Conclusion: A Connected Approach to Protecting Our Landscapes

Erosion control is entering a new era defined not by concrete and fabric but by data and connectivity. The convergence of smart sensors, IoT platforms, automated response systems, and advanced analytics is enabling land managers and engineers to understand and respond to erosion threats with unprecedented precision. While traditional methods will continue to play a role as physical stabilization measures, they will increasingly be complemented—and in many cases directed—by digital systems that provide real-time awareness and adaptive capabilities.

The transition to smart erosion control will not happen overnight. Cost, technical expertise, security, and regulatory barriers are real challenges that must be addressed through continued innovation, industry collaboration, and supportive policy. However, the accelerating pace of climate change and land development makes the status quo increasingly untenable. The economic and environmental costs of erosion are too high to rely solely on static, reactive approaches. Smart technologies and IoT monitoring systems offer a path toward a more resilient and sustainable relationship with the land we build on, farm on, and live upon.
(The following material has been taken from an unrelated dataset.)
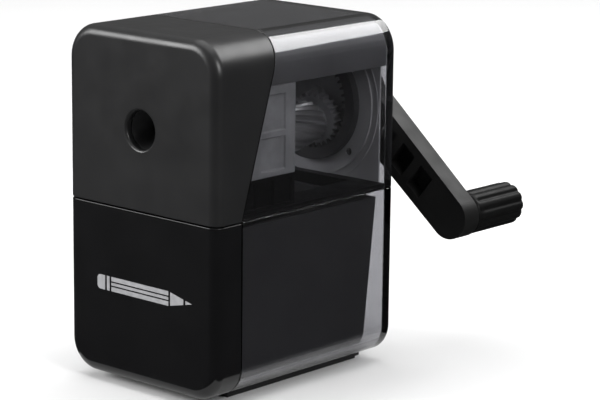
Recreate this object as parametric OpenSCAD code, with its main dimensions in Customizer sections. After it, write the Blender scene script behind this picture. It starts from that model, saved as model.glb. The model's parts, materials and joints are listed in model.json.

For organizations already deploying these systems, the early evidence is clear: fewer slope failures, reduced sediment runoff, lower long-term maintenance costs, and better outcomes for the surrounding environment. As costs fall and capabilities improve, the adoption curve for smart erosion control technologies will steepen. Land managers who invest in understanding and implementing these systems today will be better positioned to protect their assets and their landscapes in the decades ahead. The ground beneath our feet is in motion—and now, for the first time, we have the tools to monitor that motion continuously, understand its patterns, and respond before the damage is done.